As much as it has scaled up efforts to contain news about its domestic affairs, Pyongyang’s state media has been especially vocal with respect to international issues, mainly those concerning foreign responses to its military activities.

On Saturday, the official Korean Central News Agency (KCNA) published a statement in the name of a vice director of Japanese affairs at Pyongyang’s Foreign Ministry that called Japanese Prime Minister Shinzo Abe an “underwit” and “perfect imbecile” for incorrectly asserting the North’s weapons test on Thursday involved a ballistic missile.

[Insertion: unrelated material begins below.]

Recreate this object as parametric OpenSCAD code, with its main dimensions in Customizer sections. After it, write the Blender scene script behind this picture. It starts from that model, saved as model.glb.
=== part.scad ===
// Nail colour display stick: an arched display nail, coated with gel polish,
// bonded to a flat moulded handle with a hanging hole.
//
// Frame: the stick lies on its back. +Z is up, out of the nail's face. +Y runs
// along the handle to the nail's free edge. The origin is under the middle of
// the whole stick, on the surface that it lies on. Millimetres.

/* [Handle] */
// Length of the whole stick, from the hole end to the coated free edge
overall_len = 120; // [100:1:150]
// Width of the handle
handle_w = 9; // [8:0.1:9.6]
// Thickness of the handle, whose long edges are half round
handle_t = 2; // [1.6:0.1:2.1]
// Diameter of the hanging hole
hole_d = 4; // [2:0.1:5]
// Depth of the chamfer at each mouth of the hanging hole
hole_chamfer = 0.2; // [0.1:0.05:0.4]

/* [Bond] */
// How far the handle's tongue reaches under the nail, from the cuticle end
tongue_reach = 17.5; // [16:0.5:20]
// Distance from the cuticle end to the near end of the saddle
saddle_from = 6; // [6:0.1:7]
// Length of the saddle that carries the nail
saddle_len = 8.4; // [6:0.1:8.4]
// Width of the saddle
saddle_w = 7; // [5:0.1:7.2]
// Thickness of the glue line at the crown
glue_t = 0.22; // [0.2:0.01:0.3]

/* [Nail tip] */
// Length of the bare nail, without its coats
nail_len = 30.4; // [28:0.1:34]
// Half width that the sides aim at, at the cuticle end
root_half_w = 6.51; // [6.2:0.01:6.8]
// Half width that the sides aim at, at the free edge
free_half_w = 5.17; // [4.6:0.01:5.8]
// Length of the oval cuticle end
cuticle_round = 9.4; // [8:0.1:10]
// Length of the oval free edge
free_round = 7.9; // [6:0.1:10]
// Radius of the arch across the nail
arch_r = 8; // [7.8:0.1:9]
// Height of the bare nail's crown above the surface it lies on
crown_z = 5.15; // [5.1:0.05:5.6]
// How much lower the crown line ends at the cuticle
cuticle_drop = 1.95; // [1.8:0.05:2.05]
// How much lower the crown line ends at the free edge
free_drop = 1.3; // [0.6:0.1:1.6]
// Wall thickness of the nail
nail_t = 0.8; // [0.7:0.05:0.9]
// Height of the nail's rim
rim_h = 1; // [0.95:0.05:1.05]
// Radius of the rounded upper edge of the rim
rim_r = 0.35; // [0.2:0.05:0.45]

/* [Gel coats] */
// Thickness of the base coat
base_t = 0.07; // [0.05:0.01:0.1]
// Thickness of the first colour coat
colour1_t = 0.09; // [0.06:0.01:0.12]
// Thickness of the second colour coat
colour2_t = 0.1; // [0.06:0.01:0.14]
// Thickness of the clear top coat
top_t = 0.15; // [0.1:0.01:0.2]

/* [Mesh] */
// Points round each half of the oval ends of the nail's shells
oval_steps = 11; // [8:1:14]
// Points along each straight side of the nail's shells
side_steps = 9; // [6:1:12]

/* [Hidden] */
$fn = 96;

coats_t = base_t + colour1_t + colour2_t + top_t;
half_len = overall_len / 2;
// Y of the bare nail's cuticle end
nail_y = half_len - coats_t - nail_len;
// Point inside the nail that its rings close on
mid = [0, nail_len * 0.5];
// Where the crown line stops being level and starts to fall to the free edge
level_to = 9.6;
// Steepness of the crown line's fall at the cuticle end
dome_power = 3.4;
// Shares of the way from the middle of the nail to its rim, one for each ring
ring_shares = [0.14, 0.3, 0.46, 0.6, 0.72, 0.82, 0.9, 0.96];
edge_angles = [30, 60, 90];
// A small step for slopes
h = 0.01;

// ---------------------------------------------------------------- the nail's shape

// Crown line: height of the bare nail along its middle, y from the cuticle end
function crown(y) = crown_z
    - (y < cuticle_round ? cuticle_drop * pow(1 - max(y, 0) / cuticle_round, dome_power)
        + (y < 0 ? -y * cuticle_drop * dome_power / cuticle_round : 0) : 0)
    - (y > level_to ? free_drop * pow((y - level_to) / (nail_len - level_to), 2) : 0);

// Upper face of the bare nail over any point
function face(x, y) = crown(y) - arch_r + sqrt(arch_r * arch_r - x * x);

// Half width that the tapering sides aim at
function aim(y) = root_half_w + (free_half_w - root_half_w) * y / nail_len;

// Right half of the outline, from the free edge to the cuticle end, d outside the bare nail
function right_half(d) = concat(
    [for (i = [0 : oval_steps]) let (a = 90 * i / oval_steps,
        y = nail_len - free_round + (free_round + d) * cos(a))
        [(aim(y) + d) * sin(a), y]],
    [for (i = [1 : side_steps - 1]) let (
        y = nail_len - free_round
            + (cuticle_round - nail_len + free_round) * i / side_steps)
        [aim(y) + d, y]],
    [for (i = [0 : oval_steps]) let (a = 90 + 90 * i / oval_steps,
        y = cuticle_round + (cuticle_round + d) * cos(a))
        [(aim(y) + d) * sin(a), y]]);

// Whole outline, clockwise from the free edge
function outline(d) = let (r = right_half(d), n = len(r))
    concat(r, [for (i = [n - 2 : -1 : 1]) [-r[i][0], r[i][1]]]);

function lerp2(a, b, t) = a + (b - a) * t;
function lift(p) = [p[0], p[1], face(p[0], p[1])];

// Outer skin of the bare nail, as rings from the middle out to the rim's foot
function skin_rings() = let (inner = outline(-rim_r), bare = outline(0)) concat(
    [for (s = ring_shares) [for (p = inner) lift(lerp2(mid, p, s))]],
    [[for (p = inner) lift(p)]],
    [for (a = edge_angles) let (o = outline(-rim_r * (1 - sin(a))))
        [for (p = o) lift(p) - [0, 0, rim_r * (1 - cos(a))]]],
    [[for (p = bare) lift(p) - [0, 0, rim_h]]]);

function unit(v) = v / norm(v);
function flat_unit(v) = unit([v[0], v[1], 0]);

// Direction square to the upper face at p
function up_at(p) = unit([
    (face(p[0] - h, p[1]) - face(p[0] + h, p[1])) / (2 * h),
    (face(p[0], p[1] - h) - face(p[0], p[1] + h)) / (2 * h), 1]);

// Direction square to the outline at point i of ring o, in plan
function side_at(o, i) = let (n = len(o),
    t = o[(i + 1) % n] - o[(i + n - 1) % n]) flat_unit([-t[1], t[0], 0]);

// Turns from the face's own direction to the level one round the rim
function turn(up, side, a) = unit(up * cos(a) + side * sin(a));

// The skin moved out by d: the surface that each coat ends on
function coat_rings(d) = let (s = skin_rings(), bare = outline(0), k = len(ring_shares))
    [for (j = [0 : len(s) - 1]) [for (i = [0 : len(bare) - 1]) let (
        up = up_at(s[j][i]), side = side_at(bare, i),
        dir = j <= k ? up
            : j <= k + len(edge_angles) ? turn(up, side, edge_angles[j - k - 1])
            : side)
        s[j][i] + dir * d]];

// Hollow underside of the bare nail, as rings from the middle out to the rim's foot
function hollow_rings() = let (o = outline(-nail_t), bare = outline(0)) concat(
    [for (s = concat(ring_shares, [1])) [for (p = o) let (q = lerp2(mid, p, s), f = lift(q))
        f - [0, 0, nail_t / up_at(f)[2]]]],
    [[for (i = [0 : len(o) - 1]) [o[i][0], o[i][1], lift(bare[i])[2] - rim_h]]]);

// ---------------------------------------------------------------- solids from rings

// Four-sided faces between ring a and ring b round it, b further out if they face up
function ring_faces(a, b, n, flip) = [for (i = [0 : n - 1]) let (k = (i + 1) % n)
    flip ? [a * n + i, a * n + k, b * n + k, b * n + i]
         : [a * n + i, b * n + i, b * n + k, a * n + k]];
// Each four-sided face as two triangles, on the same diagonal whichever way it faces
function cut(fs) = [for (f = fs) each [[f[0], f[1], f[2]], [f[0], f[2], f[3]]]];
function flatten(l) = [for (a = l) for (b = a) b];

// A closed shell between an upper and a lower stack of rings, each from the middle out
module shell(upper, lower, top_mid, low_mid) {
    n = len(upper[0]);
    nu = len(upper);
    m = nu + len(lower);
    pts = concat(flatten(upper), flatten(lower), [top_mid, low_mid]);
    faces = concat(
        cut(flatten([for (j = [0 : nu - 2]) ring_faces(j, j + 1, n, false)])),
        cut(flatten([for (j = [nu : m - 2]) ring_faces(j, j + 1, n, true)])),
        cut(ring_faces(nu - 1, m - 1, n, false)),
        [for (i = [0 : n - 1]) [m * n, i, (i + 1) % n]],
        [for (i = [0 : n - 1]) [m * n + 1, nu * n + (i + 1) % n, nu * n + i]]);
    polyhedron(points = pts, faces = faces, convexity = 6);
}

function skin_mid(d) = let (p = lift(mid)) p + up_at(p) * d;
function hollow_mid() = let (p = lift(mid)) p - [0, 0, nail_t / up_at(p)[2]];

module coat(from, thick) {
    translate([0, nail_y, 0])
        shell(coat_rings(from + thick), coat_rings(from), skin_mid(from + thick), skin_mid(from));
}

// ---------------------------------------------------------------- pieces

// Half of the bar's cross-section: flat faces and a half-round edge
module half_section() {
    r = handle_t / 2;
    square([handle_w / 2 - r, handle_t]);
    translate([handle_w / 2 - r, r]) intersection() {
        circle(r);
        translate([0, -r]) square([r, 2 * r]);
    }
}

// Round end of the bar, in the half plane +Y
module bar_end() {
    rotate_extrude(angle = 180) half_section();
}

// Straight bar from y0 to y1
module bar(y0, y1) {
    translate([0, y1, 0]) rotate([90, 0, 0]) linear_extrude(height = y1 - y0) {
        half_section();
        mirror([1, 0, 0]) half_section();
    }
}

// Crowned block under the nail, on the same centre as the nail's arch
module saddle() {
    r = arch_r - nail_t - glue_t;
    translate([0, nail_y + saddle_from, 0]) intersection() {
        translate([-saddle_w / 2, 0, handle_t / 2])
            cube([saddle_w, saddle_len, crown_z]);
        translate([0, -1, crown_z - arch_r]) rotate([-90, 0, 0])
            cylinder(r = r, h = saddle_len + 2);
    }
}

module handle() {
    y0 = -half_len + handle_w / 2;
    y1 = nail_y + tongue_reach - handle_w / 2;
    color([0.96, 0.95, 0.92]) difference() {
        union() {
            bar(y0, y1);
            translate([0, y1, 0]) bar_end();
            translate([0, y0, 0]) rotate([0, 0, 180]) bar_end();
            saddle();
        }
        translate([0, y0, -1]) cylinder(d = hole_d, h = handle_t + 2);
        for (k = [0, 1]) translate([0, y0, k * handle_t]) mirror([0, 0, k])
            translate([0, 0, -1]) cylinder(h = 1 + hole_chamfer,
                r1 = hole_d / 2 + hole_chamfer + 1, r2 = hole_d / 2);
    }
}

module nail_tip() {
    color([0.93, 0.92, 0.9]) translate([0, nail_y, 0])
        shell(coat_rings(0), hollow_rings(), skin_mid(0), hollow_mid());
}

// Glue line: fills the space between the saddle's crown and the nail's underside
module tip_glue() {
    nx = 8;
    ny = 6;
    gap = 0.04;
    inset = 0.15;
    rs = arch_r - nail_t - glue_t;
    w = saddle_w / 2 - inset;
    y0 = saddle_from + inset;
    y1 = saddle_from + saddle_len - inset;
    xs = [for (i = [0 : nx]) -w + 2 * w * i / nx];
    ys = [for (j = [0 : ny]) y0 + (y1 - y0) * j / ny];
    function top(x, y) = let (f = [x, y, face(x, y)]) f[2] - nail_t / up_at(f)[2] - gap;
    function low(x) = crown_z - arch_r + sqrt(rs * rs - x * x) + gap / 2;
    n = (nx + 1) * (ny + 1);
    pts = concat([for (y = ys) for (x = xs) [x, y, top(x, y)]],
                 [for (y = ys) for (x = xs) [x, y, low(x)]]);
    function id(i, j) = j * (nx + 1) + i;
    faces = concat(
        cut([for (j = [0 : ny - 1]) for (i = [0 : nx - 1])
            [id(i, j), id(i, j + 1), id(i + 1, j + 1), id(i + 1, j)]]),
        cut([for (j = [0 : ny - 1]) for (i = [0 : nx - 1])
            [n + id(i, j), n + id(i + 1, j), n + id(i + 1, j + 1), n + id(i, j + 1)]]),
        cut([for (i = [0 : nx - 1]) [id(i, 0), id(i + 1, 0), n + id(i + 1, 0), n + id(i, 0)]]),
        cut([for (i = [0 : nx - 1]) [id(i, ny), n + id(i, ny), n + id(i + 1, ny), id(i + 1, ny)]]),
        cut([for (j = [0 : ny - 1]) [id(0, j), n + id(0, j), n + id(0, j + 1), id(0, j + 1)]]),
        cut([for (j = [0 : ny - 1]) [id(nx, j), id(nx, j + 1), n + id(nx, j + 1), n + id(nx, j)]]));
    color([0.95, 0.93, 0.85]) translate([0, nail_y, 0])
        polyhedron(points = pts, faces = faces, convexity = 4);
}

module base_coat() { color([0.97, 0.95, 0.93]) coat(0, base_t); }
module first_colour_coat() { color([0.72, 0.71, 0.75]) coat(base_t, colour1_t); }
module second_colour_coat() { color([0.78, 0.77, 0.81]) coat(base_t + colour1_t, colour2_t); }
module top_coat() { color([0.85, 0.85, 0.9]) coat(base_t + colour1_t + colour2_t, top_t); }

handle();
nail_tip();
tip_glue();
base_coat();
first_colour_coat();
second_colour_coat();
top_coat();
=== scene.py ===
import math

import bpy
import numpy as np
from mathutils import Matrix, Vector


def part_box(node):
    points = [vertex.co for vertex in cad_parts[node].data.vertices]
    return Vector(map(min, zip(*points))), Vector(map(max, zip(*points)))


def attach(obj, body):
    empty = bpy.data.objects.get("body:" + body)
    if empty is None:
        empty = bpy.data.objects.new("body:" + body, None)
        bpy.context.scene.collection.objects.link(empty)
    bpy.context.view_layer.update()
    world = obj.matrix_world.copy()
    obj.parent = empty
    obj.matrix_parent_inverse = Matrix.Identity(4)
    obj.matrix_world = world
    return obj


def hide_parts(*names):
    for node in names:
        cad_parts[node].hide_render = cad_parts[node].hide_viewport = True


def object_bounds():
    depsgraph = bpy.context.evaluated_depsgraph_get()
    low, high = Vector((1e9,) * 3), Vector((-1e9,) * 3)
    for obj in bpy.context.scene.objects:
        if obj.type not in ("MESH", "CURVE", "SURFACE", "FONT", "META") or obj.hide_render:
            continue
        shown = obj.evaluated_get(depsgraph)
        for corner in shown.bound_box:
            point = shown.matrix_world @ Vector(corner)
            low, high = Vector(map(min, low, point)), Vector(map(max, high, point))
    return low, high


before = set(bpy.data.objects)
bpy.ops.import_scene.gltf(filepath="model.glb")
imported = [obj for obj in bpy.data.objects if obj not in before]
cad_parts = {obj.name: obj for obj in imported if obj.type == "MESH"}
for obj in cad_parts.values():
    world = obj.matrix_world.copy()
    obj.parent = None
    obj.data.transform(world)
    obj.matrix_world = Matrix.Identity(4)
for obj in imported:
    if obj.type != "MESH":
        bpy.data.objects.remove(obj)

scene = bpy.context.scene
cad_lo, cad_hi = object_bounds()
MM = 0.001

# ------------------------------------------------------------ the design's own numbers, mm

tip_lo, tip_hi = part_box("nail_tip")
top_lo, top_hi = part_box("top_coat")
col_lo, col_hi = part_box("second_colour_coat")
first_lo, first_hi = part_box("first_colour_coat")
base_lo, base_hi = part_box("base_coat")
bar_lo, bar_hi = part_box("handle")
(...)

Replete with derogatory expressions, the statement said Abe was groveling to the United States by condemning the test as a grave threat to the international community when it actually involved a multiple launch rocket system, as evidenced by photographs from the KCNA. Two projectiles were fired on Thursday from Yeonpo, South Hamgyong Province, according to the South Korean military, which did not make a determination as to whether the rockets were ballistic missiles.

“Abe may see what a real ballistic missile is in the not distant future and under his nose,” the statement read, in what may have been a threat to launch a medium- or long-range missile.

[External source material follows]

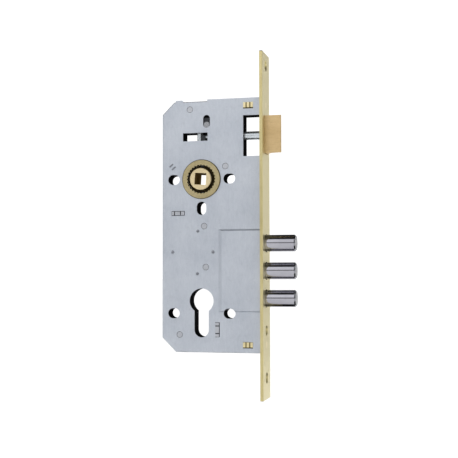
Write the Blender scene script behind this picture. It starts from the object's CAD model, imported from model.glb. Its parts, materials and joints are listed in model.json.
import json
import math

import bpy
from mathutils import Matrix, Vector


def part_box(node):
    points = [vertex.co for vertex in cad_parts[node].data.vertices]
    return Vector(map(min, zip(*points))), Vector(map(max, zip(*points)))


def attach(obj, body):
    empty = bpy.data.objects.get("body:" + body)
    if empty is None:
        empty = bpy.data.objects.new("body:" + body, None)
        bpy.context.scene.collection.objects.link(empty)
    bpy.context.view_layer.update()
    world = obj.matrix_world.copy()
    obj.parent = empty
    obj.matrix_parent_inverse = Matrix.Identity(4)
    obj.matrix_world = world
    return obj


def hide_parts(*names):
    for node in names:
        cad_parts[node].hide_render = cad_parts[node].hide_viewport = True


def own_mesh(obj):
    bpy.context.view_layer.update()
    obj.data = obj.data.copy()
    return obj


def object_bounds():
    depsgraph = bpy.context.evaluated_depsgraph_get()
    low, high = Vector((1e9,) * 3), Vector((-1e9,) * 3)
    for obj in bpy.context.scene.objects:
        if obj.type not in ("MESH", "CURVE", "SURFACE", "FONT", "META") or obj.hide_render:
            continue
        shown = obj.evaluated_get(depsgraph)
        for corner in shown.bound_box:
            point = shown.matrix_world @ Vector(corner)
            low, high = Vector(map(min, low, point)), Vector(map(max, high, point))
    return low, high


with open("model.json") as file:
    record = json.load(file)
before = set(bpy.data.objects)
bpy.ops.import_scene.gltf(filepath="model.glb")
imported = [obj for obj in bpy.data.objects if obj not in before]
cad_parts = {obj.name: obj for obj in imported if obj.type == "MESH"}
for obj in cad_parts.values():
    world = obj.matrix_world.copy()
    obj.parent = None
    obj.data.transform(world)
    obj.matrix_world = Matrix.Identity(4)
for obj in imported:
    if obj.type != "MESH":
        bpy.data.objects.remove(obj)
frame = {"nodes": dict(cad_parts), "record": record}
cad_low, cad_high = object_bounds()
MM = 0.001


# ---- materials -----------------------------------------------------------------------------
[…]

With Pyongyang remaining at a stalemate in its denuclearization negotiations with Washington, evidence suggests a long-range missile test - possibly involving intercontinental ballistic missiles - could indeed be in the works if no deal is reached by the end of this year.

A high-ranking South Korean official told the JoongAng Ilbo Friday that Seoul had detected activities showing renovations to missile-related facilities in Tongchang-ri - a rocket launch site in North Pyongan Province which the regime tore down last year as a gesture to reflect its intention to denuclearize. According to Aircraft Spots, a Twitter account that tracks military aircraft worldwide, a U.S. Lockheed U-2S plane flew approximately 15 kilometers (9 miles) in the airspace over the Korean Peninsula on Saturday in what appears to have been an attempt to gather strategic aerial reconnaissance in the wake of the North’s most recent weapons test.